Sunny Boy TL Series Arc Fault

dgrilleydgrilley Registered Users Posts: 3
My solar was installed 4 years ago and has worked perfectly up until this past Sunday when I got the dreaded Arc Fault Check DC Power Generator 4301 alarm.   I have the TL 5000 SMA inverter.   My system was under a 10 year warranty and was designed and warrantied by a company that has since went out of business.   The electrical contractor that installed the system is still in business but so far getting in contact with them has been like pulling teeth.  I have emailed, sent a web site inquiry, and called what appears to be a service that answers phones for them but so far have been unable to talk to anyone in 3 days.   I'm going to assume that I have no recourse as far as the warranty goes and while I'm willing to pay to have it permanently fixed I have a lot of concern based on things I've read that the issue may keep returning.   As far as basic troubleshooting I've so far look up on the roof and found a pigeons nest underneath the panels although it doesn't look as if there is any wiring or obvious issue near the nest.   On the ground side I opened the box below the inverted and tried to connect individually my A and B array of panels, but I think maybe I would need to reset the fault for that test to have been valid?   Everything inside this box looks clean.   I've also opened the AC manual disconnect box and in here I actually do see some contacts that are somewhat black.  My question is is it possible for an arc in the AC disconnect box to trip the inverter and give a DC Arc Fault?   If anyone has any suggestions on how I might be able to troubleshoot this further I'd appreciate it.  I'm willing to do anything from the utility panel up until the solar panels, but I don't want to have to lift and move around solar panels.   Any suggestions also on what to look for if I hire someone outside the installer to come look at this as so far I can't get in contact with them?   

Comments

  • Dave AngeliniDave Angelini Solar Expert Posts: 6,072 ✭✭✭✭✭
    What does SMA say?

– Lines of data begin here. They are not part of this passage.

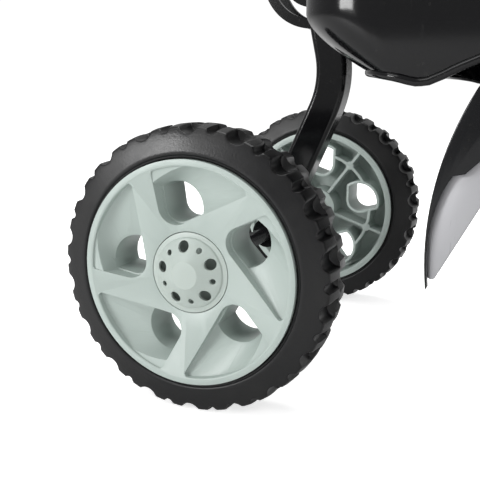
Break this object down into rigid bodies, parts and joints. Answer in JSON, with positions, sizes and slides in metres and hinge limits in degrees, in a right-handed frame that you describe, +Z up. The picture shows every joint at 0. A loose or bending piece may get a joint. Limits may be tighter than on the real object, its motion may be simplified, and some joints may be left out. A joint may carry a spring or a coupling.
{
  "type": "garden tiller lower unit",
  "caption": "Lower unit of a walk-behind garden tiller: tine guard, worm gearbox, tine rotor and a flip-up bent bracket with lugged transport wheels.",
  "frame": {"origin": "centre of the motor flange's upper face, where the worm shaft's axis leaves it", "axes": "+X forward (tines ahead, wheels behind), +Y to the machine's left, +Z up along the worm shaft"},
  "size_m": [0.5169, 0.41, 0.352],
  "materials": {
    "rim_plastic": "satin",
    "cap_plastic": "satin",
    "tyre_rubber": "matt",
    "bush_plastic": "satin",
    "black_paint": "gloss",
    "black_rod": "gloss",
    "tine_paint": "gloss",
    "bright_steel": "satin",
    "cast_alloy": "satin",
    "seal_rubber": "matt",
    "black_plastic": "satin",
    "brass": "satin",
    "bronze": "satin",
    "machined_steel": "polished",
    "zinc_steel": "satin"
  },
  "bodies": {
    "tiller": {"tine_guard": "black_paint", "gearbox_right_half": "cast_alloy", "gearbox_left_half": "cast_alloy", "gearbox_screws": "zinc_steel", "right_shaft_bearing": "machined_steel", "left_shaft_bearing": "machined_steel", "right_shaft_seal": "seal_rubber", "left_shaft_seal": "seal_rubber", "lower_worm_bearing": "machined_steel", "upper_worm_bearing": "machined_steel", "worm_seal": "seal_rubber", "motor_flange": "cast_alloy", "flange_bolts": "zinc_steel", "yoke": "black_paint", "yoke_bolts": "zinc_steel", "yoke_nuts": "zinc_steel", "pivot_bolt": "zinc_steel", "pivot_nut": "zinc_steel"},
    "wheel_bracket": {"bracket_tube": "black_paint", "tube_cap": "black_plastic", "axle_sleeve": "black_paint", "axle": "black_rod", "pivot_sleeve": "black_paint", "axle_washers": "zinc_steel", "push_nuts": "zinc_steel", "clamp_bolt": "zinc_steel", "clamp_washer": "zinc_steel"},
    "clamp_knob": {"clamp_knob": "black_plastic", "knob_insert": "brass"},
    "right_wheel": {"right_rim": "rim_plastic", "right_tyre": "tyre_rubber", "right_hub_cap": "cap_plastic", "right_outer_bush": "bush_plastic", "right_inner_bush": "bush_plastic"},
    "left_wheel": {"left_rim": "rim_plastic", "left_tyre": "tyre_rubber", "left_hub_cap": "cap_plastic", "left_outer_bush": "bush_plastic", "left_inner_bush": "bush_plastic"},
    "tine_rotor": {"tine_shaft": "machined_steel", "worm_wheel": "bronze", "wheel_key": "zinc_steel", "tine_pins": "zinc_steel", "right_outer_tine_hub": "tine_paint", "right_outer_tine_arms": "tine_paint", "right_outer_tine_paddles": "bright_steel", "right_inner_tine_hub": "tine_paint", "right_inner_tine_arms": "tine_paint", "right_inner_tine_paddles": "bright_steel", "left_inner_tine_hub": "tine_paint", "left_inner_tine_arms": "tine_paint", "left_inner_tine_paddles": "bright_steel", "left_outer_tine_hub": "tine_paint", "left_outer_tine_arms": "tine_paint", "left_outer_tine_paddles": "bright_steel"},
    "worm": {"worm_shaft": "machined_steel"}
  },
  "joints": [
    {"name": "bracket_flip", "type": "hinge", "parent": "tiller", "child": "wheel_bracket", "pos_m": [-0.19961, 0, -0.03], "axis": [0, 1, 0], "range_deg": [0, 95]},
    {"name": "right_wheel_spin", "type": "hinge", "parent": "wheel_bracket", "child": "right_wheel", "pos_m": [-0.236, -0.149, -0.24], "axis": [0, 1, 0], "continuous": true},
    {"name": "left_wheel_spin", "type": "hinge", "parent": "wheel_bracket", "child": "left_wheel", "pos_m": [-0.236, 0.149, -0.24], "axis": [0, 1, 0], "continuous": true},
    {"name": "clamp_turn", "type": "hinge", "parent": "wheel_bracket", "child": "clamp_knob", "pos_m": [-0.19337, 0.025, -0.05934], "axis": [0, 1, 0], "range_deg": [-360, 0]},
    {"name": "tine_rotor_spin", "type": "hinge", "parent": "tiller", "child": "tine_rotor", "pos_m": [0.042, 0, -0.16], "axis": [0, 1, 0], "continuous": true},
    {"name": "worm_spin", "type": "hinge", "parent": "tiller", "child": "worm", "pos_m": [0, 0, -0.1], "axis": [0, 0, 1], "continuous": true}
  ],
  "couplings": [
    {"joint": "worm_spin", "follows": "tine_rotor_spin", "ratio": -32}
  ]
}
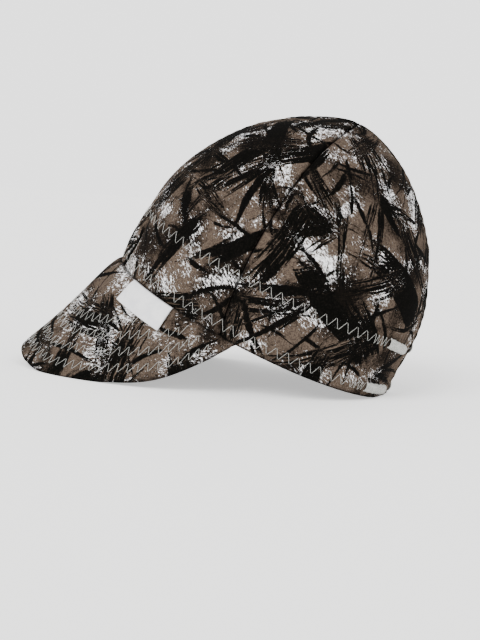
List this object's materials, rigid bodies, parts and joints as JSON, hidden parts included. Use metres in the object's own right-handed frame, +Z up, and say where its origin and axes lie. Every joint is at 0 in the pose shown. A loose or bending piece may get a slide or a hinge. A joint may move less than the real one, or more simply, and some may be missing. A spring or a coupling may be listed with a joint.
{
  "type": "welding cap",
  "caption": "Soft cloth welding cap: deep crown of sewn panels, sweatband inside the rim, short quilted brim, plain label in the brim seam, bar tacks at the back.",
  "frame": {"origin": "on the table, under the middle of the cap's box, with the cap resting as it lies by itself", "axes": "+Z up from the table, -X towards the brim, -Y towards the wearer's left; the XZ plane is the cap's plane of symmetry apart from its folds, its label and its back seam"},
  "size_m": [0.2724, 0.1742, 0.1806],
  "materials": {
    "printed_cotton": "matt plain-woven cotton, brown, black and white camouflage print",
    "band_cotton": "matt black cotton",
    "brim_cotton": "matt quilted cotton, brown, black and white camouflage print",
    "label_weave": "white satin-woven ribbon",
    "white_thread": "pale grey polyester thread with a soft sheen"
  },
  "bodies": {
    "root": {"crown_front_left": "printed_cotton", "crown_back_left": "printed_cotton", "crown_back_right": "printed_cotton", "crown_front_right": "printed_cotton", "sweatband": "band_cotton", "brim": "brim_cotton", "label": "label_weave", "bar_tack_left_lower": "white_thread", "bar_tack_left_upper": "white_thread", "bar_tack_right_lower": "white_thread", "bar_tack_right_upper": "white_thread"}
  },
  "joints": []
}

Have you told them what you wrote here? 

    I doubt the AC side could do this but why don't you just jump the contacts that look bad. There should be a breaker upstream that you can shut down for this test.

    I have made a small fortune replacing arc fault PCBs and so this can be pretty common. Especially ABB types. Yes you need to reset the AFCI for each test.

    SMA has had me replace a few for people who are out of business as there are few who want to travel up into the rurals where I live.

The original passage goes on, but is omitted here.